No problem, I think you have a really good attitude going forward, you do not want to cheat or leave your wife, you just want to share the love with one, possibly two other women. And love can involve a threesome, but it doesn't always have to be that way. You seem to understand that. Good luck and keep us posted on any new developments!
 
Hi alwaysready - and a belated welcome to the Forum! Please feel free to continue to join in the conversation - we will look forward to hearing more of your story.

As has been summarized already, there is absolutely nothing "wrong" with what you would like to achieve in terms of a poly configuration - it is just that it is actually quite rare in the poly community, despite the media-driven public perception that this is the "poly norm". But such configurations do obviously exist - even if few and far between.
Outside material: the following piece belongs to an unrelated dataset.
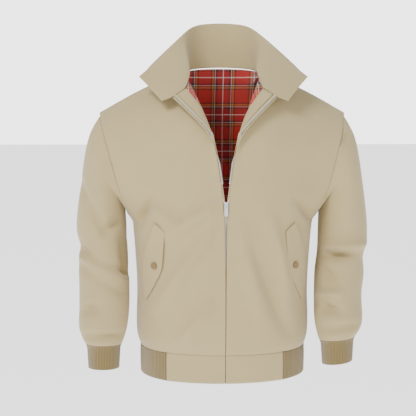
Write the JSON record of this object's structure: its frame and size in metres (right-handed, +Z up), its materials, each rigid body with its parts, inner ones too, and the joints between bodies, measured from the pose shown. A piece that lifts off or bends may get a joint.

So we certainly wish you well in realizing the relationship style that most appeals to you.

You have spoken about your desire to have another woman join you and your wife - but have you considered how you would feel about your wife having a relationship with another man. This may never be the case, but even if not so now, it may come up in the future if you choose to transition your marriage to poly. Food for thought.

This is a link to a very well written, intelligent, and respectful article on the potential issues with "adding another woman" to a marriage - you might it helpful in your study and research.

https://davidlnoble.livejournal.com/176039.html

Also - a link to some of the best poly websites .

http://www.polyamory.com/forum/showthread.php?t=108191

Again, welcome - and we will look forward to reading more from you.